岡山では、住宅レベルでも10〜20本程度の杭を、10〜20mもの深さの支持層まで打ち込むことが珍しくありません。
そこで生まれたのが、杭基礎をあえて地上に露出させ、その上に木造のフレームを直接配置するというアイデアです。
一般的な住宅では高額となりがちな鋼管杭や、他の地盤改良・免震工法も検討される中で、
私たちは『風と光を最大限に活かす床下空間』という機能と、「土地の記憶を可視化する杭」という意匠を両立するこの方法に至りました。
通常、杭の上に造るベタ基礎をあえて設けず、杭を地上に1.5メートルほど持ち上げ、その円柱状の杭の上に直接木造のフレームを置くという構想です。
これにより、ベタ基礎の費用を削減しつつ、次のようなメリットが生まれると考えます。

地上1.5メートルに持ち上げられた床下空間は、夏の熱気を地表から遠ざけ、涼しい風を建物内部へと引き込むための「風の道」となります。
高床式住居の知恵を現代に蘇らせることで、自然な換気を促し、快適な住環境を生み出すことができるでしょう。
これは、太陽系からの恵みが、この岡山という地で最適に活かされるための、必然的な建築の形と言えます。

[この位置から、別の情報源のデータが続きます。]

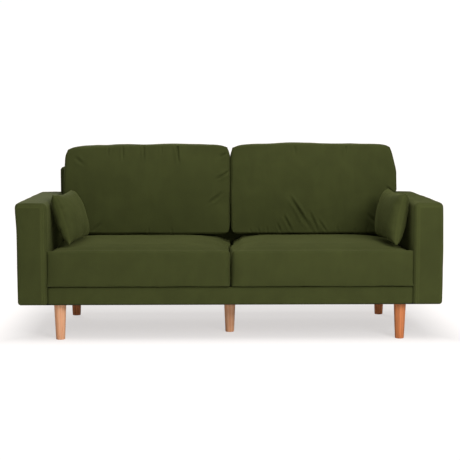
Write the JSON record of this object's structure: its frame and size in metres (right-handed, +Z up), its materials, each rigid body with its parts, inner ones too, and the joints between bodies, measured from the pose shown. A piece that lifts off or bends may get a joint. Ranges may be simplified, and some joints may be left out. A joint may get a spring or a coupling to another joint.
{
  "type": "sofa",
  "caption": "Velvet sofa with box arms, loose seat and back cushions, a scatter cushion at each arm and tapered wooden legs.",
  "frame": {"origin": "on the floor, under the middle of the footprint", "axes": "+X to the right as seen from the front, along the sofa's width; +Y from front to back; +Z up"},
  "size_m": [2, 0.85, 0.9194],
  "materials": {
    "velvet": "olive velvet",
    "foam": "open-cell foam",
    "fibre": "white polyester fibre",
    "frame_timber": "planed pine and plywood",
    "leg_wood": "satin-lacquered light hardwood",
    "steel": "plain",
    "black_cloth": "non-woven lining cloth"
  },
  "bodies": {
    "frame": {"front_rail": "frame_timber", "spring_rail": "frame_timber", "rear_board": "frame_timber", "centre_rail": "frame_timber", "left_side_rail": "frame_timber", "left_corner_block": "frame_timber", "right_side_rail": "frame_timber", "right_corner_block": "frame_timber", "front_left_leg": "leg_wood", "front_right_leg": "leg_wood", "front_centre_leg": "leg_wood", "rear_left_leg": "leg_wood", "rear_right_leg": "leg_wood", "front_left_hanger_bolt": "steel", "front_right_hanger_bolt": "steel", "front_centre_hanger_bolt": "steel", "rear_left_hanger_bolt": "steel", "rear_right_hanger_bolt": "steel", "left_seat_spring_1": "steel", "left_seat_spring_2": "steel", "left_seat_spring_3": "steel", "right_seat_spring_1": "steel", "right_seat_spring_2": "steel", "right_seat_spring_3": "steel", "deck_cloth": "black_cloth", "dust_cloth": "black_cloth", "front_apron": "velvet", "left_arm_front_post": "frame_timber", "left_arm_rear_post": "frame_timber", "left_arm_top_board": "frame_timber", "left_arm_bottom_board": "frame_timber", "left_arm_padding": "foam", "left_arm_cover": "velvet", "right_arm_front_post": "frame_timber", "right_arm_rear_post": "frame_timber", "right_arm_top_board": "frame_timber", "right_arm_bottom_board": "frame_timber", "right_arm_padding": "foam", "right_arm_cover": "velvet", "back_top_board": "frame_timber", "back_left_upright": "frame_timber", "back_centre_upright": "frame_timber", "back_right_upright": "frame_timber", "back_padding": "foam", "back_cover": "velvet"},
    "left_seat_cushion": {"left_seat_cushion_cover": "velvet", "left_seat_cushion_filling": "foam"},
    "left_back_cushion": {"left_back_cushion_cover": "velvet", "left_back_cushion_filling": "fibre"},
    "left_scatter_cushion": {"left_scatter_cushion": "velvet"},
    "left_seat_zip_slider": {"left_seat_cushion_zip_slider": "steel"},
    "left_back_zip_slider": {"left_back_cushion_zip_slider": "steel"},
    "right_seat_cushion": {"right_seat_cushion_cover": "velvet", "right_seat_cushion_filling": "foam"},
    "right_back_cushion": {"right_back_cushion_cover": "velvet", "right_back_cushion_filling": "fibre"},
    "right_scatter_cushion": {"right_scatter_cushion": "velvet"},
    "right_seat_zip_slider": {"right_seat_cushion_zip_slider": "steel"},
    "right_back_zip_slider": {"right_back_cushion_zip_slider": "steel"}
  },
  "joints": [
    {"name": "left_seat_cushion_lift", "type": "slide", "parent": "frame", "child": "left_seat_cushion", "axis": [0, 0, 1], "range_m": [0, 0.6]},
    {"name": "left_back_cushion_lift", "type": "slide", "parent": "left_seat_cushion", "child": "left_back_cushion", "axis": [0, 0, 1], "range_m": [0, 0.4]},
    {"name": "left_scatter_cushion_lift", "type": "slide", "parent": "left_seat_cushion", "child": "left_scatter_cushion", "axis": [0, 0, 1], "range_m": [0, 0.3]},
    {"name": "left_seat_zip_pull", "type": "slide", "parent": "left_seat_cushion", "child": "left_seat_zip_slider", "axis": [1, 0, 0], "range_m": [0, 0.67]},
    {"name": "left_back_zip_pull", "type": "slide", "parent": "left_back_cushion", "child": "left_back_zip_slider", "axis": [1, 0, 0], "range_m": [0, 0.665]},
    {"name": "right_seat_cushion_lift", "type": "slide", "parent": "frame", "child": "right_seat_cushion", "axis": [0, 0, 1], "range_m": [0, 0.6]},
    {"name": "right_back_cushion_lift", "type": "slide", "parent": "right_seat_cushion", "child": "right_back_cushion", "axis": [0, 0, 1], "range_m": [0, 0.4]},
    {"name": "right_scatter_cushion_lift", "type": "slide", "parent": "right_seat_cushion", "child": "right_scatter_cushion", "axis": [0, 0, 1], "range_m": [0, 0.3]},
    {"name": "right_seat_zip_pull", "type": "slide", "parent": "right_seat_cushion", "child": "right_seat_zip_slider", "axis": [1, 0, 0], "range_m": [0, 0.67]},
    {"name": "right_back_zip_pull", "type": "slide", "parent": "right_back_cushion", "child": "right_back_zip_slider", "axis": [1, 0, 0], "range_m": [0, 0.665]}
  ]
}
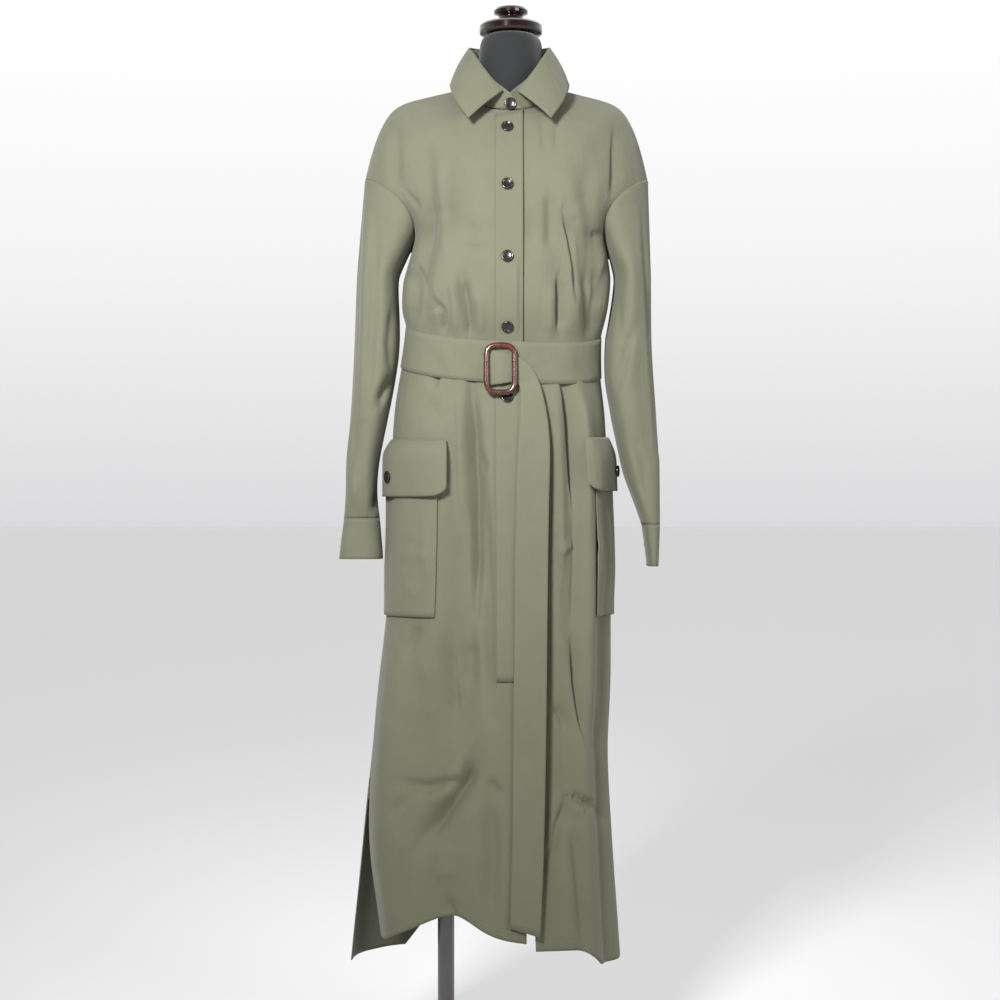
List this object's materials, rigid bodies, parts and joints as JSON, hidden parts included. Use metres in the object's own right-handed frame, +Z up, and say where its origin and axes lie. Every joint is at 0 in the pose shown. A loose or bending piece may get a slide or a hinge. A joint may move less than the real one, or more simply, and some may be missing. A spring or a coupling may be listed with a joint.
{
  "type": "belted shirt dress on a limbless dress form",
  "caption": "Long belted shirt dress with a placket front, patch pockets with flaps and side slits, worn on a limbless dress form on a pole and round base",
  "frame": {"origin": "on the floor, at the centre of the round base's underside", "axes": "+Z up, the dress faces -Y, and +X is the wearer's left"},
  "size_m": [0.4615, 0.38, 1.5386],
  "materials": {
    "cotton_twill": "matte twill",
    "button_horn": "polished dark horn",
    "buckle_resin": "polished reddish brown",
    "form_cover": "matte black cover",
    "lacquered_wood": "dark glossy lacquer",
    "pole_steel": "satin grey",
    "base_paint": "satin black"
  },
  "bodies": {
    "root": {"front_right": "cotton_twill", "front_left": "cotton_twill", "back": "cotton_twill", "front_placket": "cotton_twill", "sleeve_right": "cotton_twill", "sleeve_left": "cotton_twill", "cuff_right": "cotton_twill", "cuff_left": "cotton_twill", "collar_stand": "cotton_twill", "collar_fall": "cotton_twill", "pocket_right": "cotton_twill", "pocket_flap_right": "cotton_twill", "pocket_left": "cotton_twill", "pocket_flap_left": "cotton_twill", "belt_band": "cotton_twill", "belt_end": "cotton_twill", "button_front_1": "button_horn", "button_front_2": "button_horn", "button_front_3": "button_horn", "button_front_4": "button_horn", "button_front_5": "button_horn", "button_collar": "button_horn", "button_flap_right": "button_horn", "button_flap_left": "button_horn", "button_cuff_right": "button_horn", "button_cuff_left": "button_horn", "belt_buckle": "buckle_resin", "form_body": "form_cover", "form_cap": "lacquered_wood", "stand_socket": "base_paint", "form_knob": "lacquered_wood", "stand_pole": "pole_steel", "stand_base": "base_paint"}
  },
  "joints": []
}
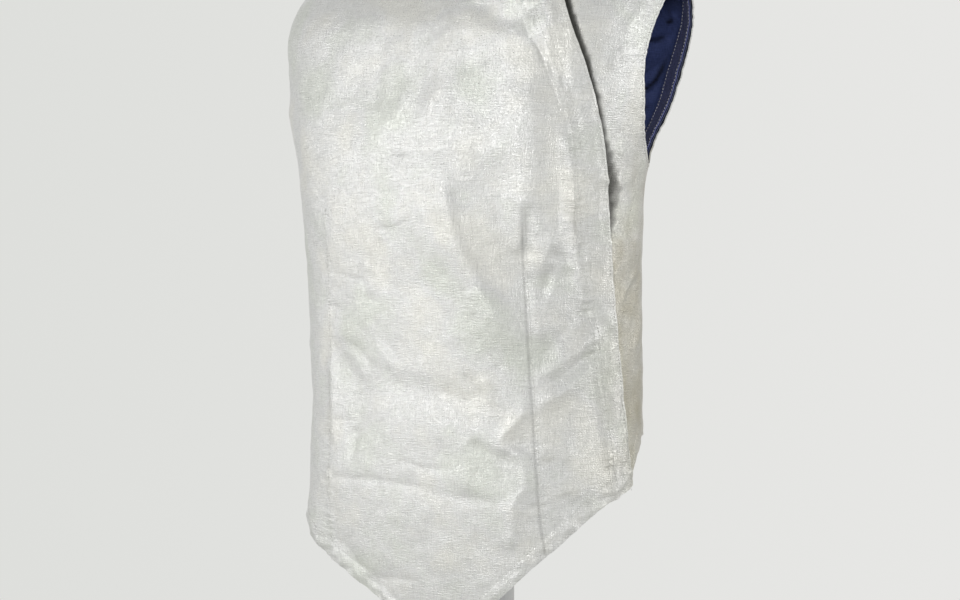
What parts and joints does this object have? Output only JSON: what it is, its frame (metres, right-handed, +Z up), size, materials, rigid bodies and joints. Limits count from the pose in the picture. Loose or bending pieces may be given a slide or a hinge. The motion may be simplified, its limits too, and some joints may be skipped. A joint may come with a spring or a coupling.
{
  "type": "fencing lame on a dress form stand",
  "caption": "Sleeveless silver metallic fencing lame with side-closing front flap, waist darts, pointed front hem and navy lining, on a limbless dress form with post and round base.",
  "frame": {"origin": "centre of the base's flat underside, on the axis of the post", "axes": "+Z up along the post, the garment's front faces -Y, the wearer's left side is +X"},
  "size_m": [0.4308, 0.3525, 1.1164],
  "materials": {
    "silver_lame": "fine plain weave with metal thread, soft silver sheen, puckered at the seams",
    "navy_lining": "smooth woven taffeta, slight sheen",
    "navy_tape": "matte woven tape with white topstitching",
    "hook_and_loop": "matte pile",
    "form_cover": "matte knit cover",
    "grey_paint": "satin powder coat"
  },
  "bodies": {
    "root": {"front_panel": "silver_lame", "left_underlap": "silver_lame", "back_panel": "silver_lame", "collar": "silver_lame", "front_lining": "navy_lining", "underlap_lining": "navy_lining", "back_lining": "navy_lining", "facing_left_front": "navy_tape", "facing_left_back": "navy_tape", "facing_right_front": "navy_tape", "facing_right_back": "navy_tape", "closure_strip": "hook_and_loop", "form_torso": "form_cover", "form_neck_cap": "grey_paint", "post": "grey_paint", "base_collet": "grey_paint", "base": "grey_paint"}
  },
  "joints": []
}
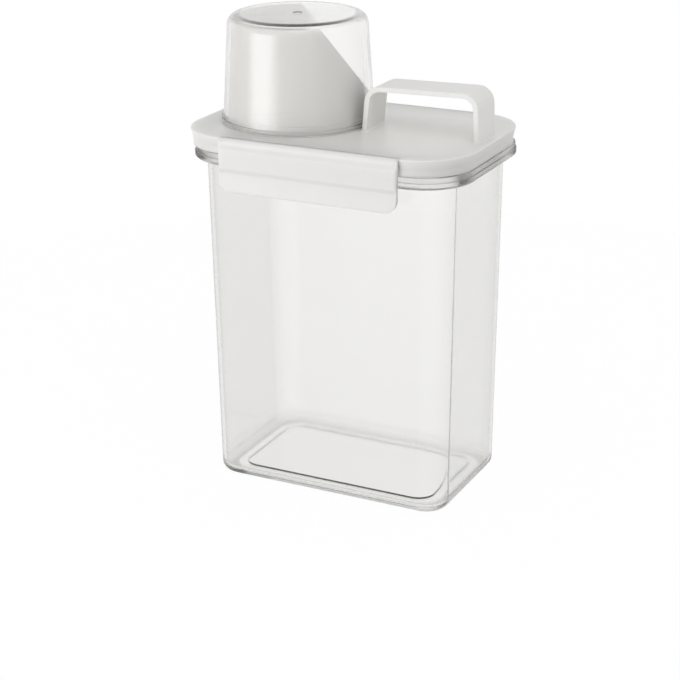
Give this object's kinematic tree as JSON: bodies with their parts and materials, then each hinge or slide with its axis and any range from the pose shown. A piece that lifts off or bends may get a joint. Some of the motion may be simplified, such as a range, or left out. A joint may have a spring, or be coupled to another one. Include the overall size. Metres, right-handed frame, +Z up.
{
  "type": "laundry detergent dispenser",
  "caption": "Clear rectangular container with a latched white lid, a covered slanting pour spout, a strap handle and an upturned measuring cup.",
  "frame": {"origin": "the point on the ground under the lid's middle, 1.4 mm from the middle of the container's foot towards the spout", "axes": "+Z up, +X along the container's length from the spout and cup end towards the handle end, -Y the front latch's side"},
  "size_m": [0.152, 0.1046, 0.24],
  "materials": {
    "clear_plastic": "clear, slightly hazy moulded plastic",
    "white_plastic": "satin white moulded plastic",
    "seal": "translucent soft silicone"
  },
  "bodies": {
    "container": {"container": "clear_plastic"},
    "lid": {"lid": "white_plastic", "lid_seal": "seal", "spout": "white_plastic"},
    "front_latch": {"front_latch": "white_plastic"},
    "rear_latch": {"rear_latch": "white_plastic"},
    "cup": {"measuring_cup": "clear_plastic"}
  },
  "joints": [
    {"name": "lid_lift", "type": "slide", "parent": "container", "child": "lid", "axis": [0, 0, 1], "range_m": [0, 0.025]},
    {"name": "front_latch_hinge", "type": "hinge", "parent": "lid", "child": "front_latch", "pos_m": [0, -0.0492, 0.1841], "axis": [-1, 0, 0], "range_deg": [0, 115]},
    {"name": "rear_latch_hinge", "type": "hinge", "parent": "lid", "child": "rear_latch", "pos_m": [0, 0.0492, 0.1841], "axis": [1, 0, 0], "range_deg": [0, 115]},
    {"name": "cup_lift", "type": "slide", "parent": "lid", "child": "cup", "axis": [0, 0, 1], "range_m": [0, 0.055]}
  ],
  "couplings": [
    {"joint": "front_latch_hinge", "follows": "lid_lift", "rad_per_m": 80},
    {"joint": "rear_latch_hinge", "follows": "lid_lift", "rad_per_m": 80}
  ]
}
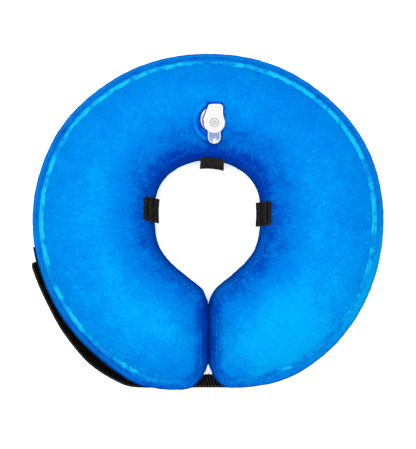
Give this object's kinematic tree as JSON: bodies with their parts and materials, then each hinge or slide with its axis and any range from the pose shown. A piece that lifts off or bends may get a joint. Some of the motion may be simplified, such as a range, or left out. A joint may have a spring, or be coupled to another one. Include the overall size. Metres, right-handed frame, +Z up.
{
  "type": "inflatable recovery collar",
  "caption": "Inflated plush ring collar for a pet's neck, open along a slit, with a hook strap, webbing loops and an air valve.",
  "frame": {"origin": "on the surface that the collar lies on, below the middle of its outline", "axes": "+Z up through the neck hole, +Y to the back where the valve is, the slit at -Y, +X to the right seen from above with the slit nearest"},
  "size_m": [0.4066, 0.387, 0.1116],
  "materials": {
    "plush": "short blue nap",
    "seam_plush": "raised blue nap that catches the light",
    "webbing": "ribbed black webbing",
    "hook_tape": "black hook and loop tape",
    "clear_pvc": "milky clear soft plastic"
  },
  "bodies": {
    "root": {"top_panel": "plush", "bottom_panel": "plush", "outer_band": "plush", "neck_band": "plush", "upper_seam": "seam_plush", "lower_seam": "seam_plush", "strap": "hook_tape", "landing_strip": "hook_tape", "loop_top": "webbing", "loop_left": "webbing", "loop_right": "webbing", "valve_body": "clear_pvc", "valve_stopper": "clear_pvc"}
  },
  "joints": []
}
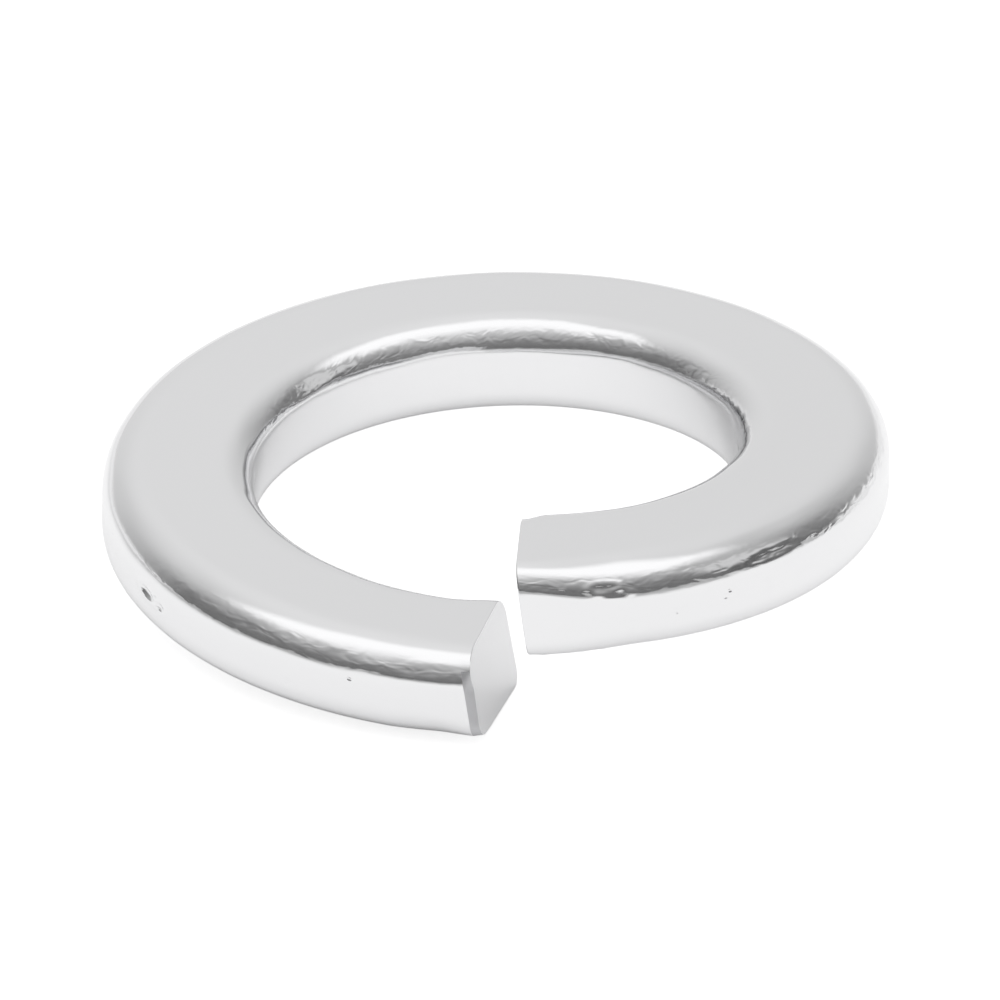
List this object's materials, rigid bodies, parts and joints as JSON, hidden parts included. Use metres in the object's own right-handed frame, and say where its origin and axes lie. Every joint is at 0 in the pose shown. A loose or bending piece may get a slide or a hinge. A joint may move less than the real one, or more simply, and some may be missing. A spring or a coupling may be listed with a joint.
{
  "type": "spring lock washer",
  "caption": "Split ring coiled from flattened spring wire, with rounded edges, offset sheared ends and a plain bore for a bolt.",
  "frame": {"origin": "on the bore's axis, at the level of the washer's lowest point", "axes": "+Z along the bore's axis, up; the gap between the ends is centred on -Y, with the low end on its -X side"},
  "size_m": [0.0268, 0.0268, 0.0068],
  "materials": {
    "zinc_plated_steel": "bright zinc plate over smooth rolled spring steel, faintly mottled on the rounded edges"
  },
  "bodies": {
    "root": {"spring_washer": "zinc_plated_steel"}
  },
  "joints": []
}
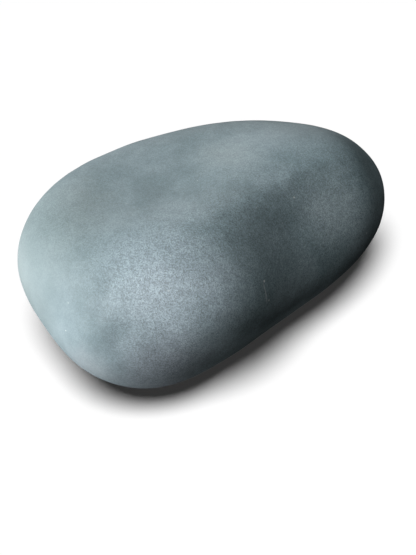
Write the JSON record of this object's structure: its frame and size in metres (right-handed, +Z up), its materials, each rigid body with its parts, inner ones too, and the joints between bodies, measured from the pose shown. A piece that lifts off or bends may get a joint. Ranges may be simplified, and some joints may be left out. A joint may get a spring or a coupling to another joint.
{
  "type": "massage stone",
  "caption": "Smooth palm-filling basalt pebble with a broad rounded end, a slimmer end and a shallow thumb hollow in one flank, for hot stone massage.",
  "frame": {"origin": "under the middle of the overall box, on the flat that the stone rests on", "axes": "+X along the length towards the slim end, +Y across towards the full flank with the thumb hollow on the -Y flank, +Z up"},
  "size_m": [0.1, 0.068, 0.045],
  "materials": {
    "basalt": "satin"
  },
  "bodies": {
    "root": {"stone": "basalt"}
  },
  "joints": []
}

また、私自身の子供時代の記憶にも通じますが、家の下にできたこの開放的な空間は、
雨の日でも遊べる秘密基地のような、子供たちにとって特別な遊び場となるはずです。
そこでの体験は、やがて彼らの個人的な「記憶の建築」の一部となります。
そして、この革新的なアイデアは、単なる夢物語ではありません。
先行事例がある工法ではありますが、私たちはこの方法を単なる技術として捉えるのではなく、
この地の歴史と風土、そして未来の住まい方を統合する哲学的な試みとして提案します。
杭が地上に露出する部分の「座屈」や「曲げ」に対する強度確保、そして木造フレームとの「緊結部」の設計が重要になります。
これらは通常のベタ基礎一体型とは異なる構造計算と、それに伴う部材の選定や接合方法の工夫が必要ですが、
現代の構造技術であればクリアできる可能性は十分にあります。
ベタ基礎を省略できることによるコスト削減、そして床下空間を利用した通風・蓄熱という環境性能の向上は、
まさに岡山の地に適した新しい建築の可能性であり、地域のロールモデルとなり得るでしょう。
このように、私たちの建築は、宇宙の彼方から届く光の粒子一つ一つ、地球の自転がもたらす時間の移ろい、そして山と海が織りなす風の動きといった、
「見えない大きな物語」の結節点となることを目指しています。
それは、私たちが住まう場所が、いかに宇宙と深く繋がっているかを意識させる、そんな存在となるでしょう。
干拓地の地盤の特性と、温暖な気候、豊かな風と光を最大限に活かすという目的が、杭基礎が露出した住宅という具体的な建築の形に繋がった理由として明確になりました。
建築とは、単なる構造物ではなく、その土地の地理的・歴史的文脈と深く結びつく結節点であると私は考えています。
まさに、「Geometry Nodes(地理学との結節点)」と言えます。